Don’t worry too much about the Significance level (sometimes also called Alpha). Most statistics programs will allow you to just select whether you want to do a one- or two-tailed test and the direction you want to test for at whatever level you set it at (e.g. 95%, 99%, 99.9%).

## Interpreting and understanding Significant Levels and P-values

### What is a Significance Level?

• A significance level is like a “cut-off” point.
• Commonly, we use 5% (or 0.05).
• It means we’re okay with being wrong 5% of the time.

### What is a P-Value?

A P-value tells us how likely it is to see our results if the null hypothesis (H0) is true. It’s a number between 0 and 1.

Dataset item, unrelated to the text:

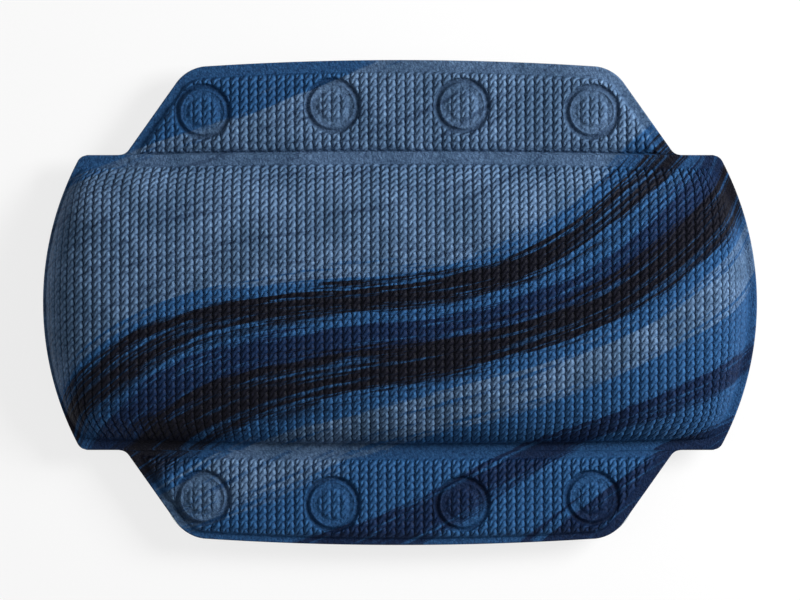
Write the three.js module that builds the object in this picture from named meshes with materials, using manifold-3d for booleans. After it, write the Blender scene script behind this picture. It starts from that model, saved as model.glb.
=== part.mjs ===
// A bath pillow: a foam-filled body, a padded flap along each long edge, and four suction cups under each flap.
// Lengths are in millimetres. X runs along the pillow, Y across it, and Z up out of its printed front.
// The pillow lies on its back: the suction cups and the flat of the back stand on the plane z = 0.

import * as THREE from 'three';
import { mergeVertices } from 'three/addons/utils/BufferGeometryUtils.js';
import Module from 'manifold-3d';

// Outline of the body
const bodyHalfLength = 160;
const endBow = 17;
const earLine = 66.1;
const earCornerRadius = 2.7;

// Outline of a flap, which grows out of the ear line
const earShoulder = 19.8;
const flapDepth = 42.6;
const flapSideLean = THREE.MathUtils.degToRad(35.3);
const flapCornerRadius = 18;
const flapEdgeRadius = 1340;

// The sheets, and how far the welding tool sits from the cutting die along Y
const frontSheet = 1.2;
const backSheet = 1.0;
const weldShift = -1.1;

// Flat welded margins round the padding
const endMargin = 2.2;
const bodySeamMargin = 4;
const flapSeamMargin = 2.2;
const flapRimMargin = 4.1;

// The crown of the body, measured inside its front sheet, and the roundness of its profiles
const crownHeight = 24;
const crownPowerAlong = 10;
const crownPowerAcross = 4;
const crownShoulder = 0.625;
const backFullness = 1.25;

// The padding of a flap
const flapPadHeight = 3.4;
const flapShoulderWidth = 5;
const flapShoulder = 0.7;

// How far inside the crown's edges the foam has its cut sides, and the foam's clearance to the sheets
const foamEndInset = 3.945;
const foamSideInset = 2.484;
const foamClearance = 0.35;

// The hinge line along each seam, where the welded sheets thin out and bend
const hingeGap = 0.3;
const hingeEdge = 0.12;

// A suction cup
const cupRadius = 18;
const cupHeight = 12;
const cupFlangeRadius = 12.5;
const cupFlangeThickness = 1.5;
const cupNeckRadius = 5;
const cupHollowHeight = 5.9;
const cupWall = 1.9;
const cupLipWidth = 1.2;
const cupLipThickness = 0.6;
const cupBellPower = 2.4;

// The row of cups on a flap, and the ring weld that holds each one
const cupsPerFlap = 4;
const outerCupsFromCorner = 8.2974;
const innerCupsFromSeam = 23.1;
const outerCupsFromSeam = 20.4;
const weldRingRadius = 11.7;
const weldRingWidth = 1;
const weldRingBevel = 0.5;
const weldRingDepth = 0.8;

// How finely each surface is divided
const crownCellsAlong = 18;
const crownCellsAcross = 12;
const seamCells = [0.3, 0.6, 0.85, 1];
const flapCornerSteps = 5;
const flapEdgeSteps = 8;
const flapShoulderSteps = [0, 0.12, 0.35, 0.65, 1];
const waddingFirstStep = 2;
const cupSides = 18;
const cupBellSteps = [0.5, 0.75, 0.92];
const weldRingSides = 24;

// What follows from the sizes above
const earHalfLength = bodyHalfLength - endBow;
const flapBaseHalfLength = earHalfLength - earShoulder;
const crownHalfLength = bodyHalfLength - endMargin;
const crownHalfWidth = earLine - bodySeamMargin;
const seamHeight = cupHeight + backSheet;
const backDepth = cupHeight;
const bodyEdge = earLine - hingeGap / 2;
const flapEdge = earLine + hingeGap / 2;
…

### How to Interpret P-Values:

1. P-Value Higher than 0.05 (Insignificant)
• If the P-value is more than 0.05, it means there’s more than a 5% chance that our results could happen by random chance.
• We say the results are “insignificant.”
• We stick with the null hypothesis (H0), meaning no change to the status quo.
2. P-Value 0.05 or Lower (Significant)
• If the P-value is 0.05 or less, it means there’s a 5% or lower chance that our results are just random.
• We say the results are “significant.”
• We reject the null hypothesis (H0) and accept our research hypothesis (Ha or H1), meaning there is a change to the status quo.

### Example:

Imagine you’re testing if a new drug works better than the old one.

• Null Hypothesis (H0): The new drug does not work better.
• Research Hypothesis (Ha): The new drug works better.

If your P-value is 0.08 (higher than 0.05), you say, “There’s no strong evidence that the new drug is better.”

If your P-value is 0.03 (lower than 0.05), you say, “There’s strong evidence that the new drug is better.”

In summary, a P-value helps you decide whether your results are significant or not, based on the 5% significance level.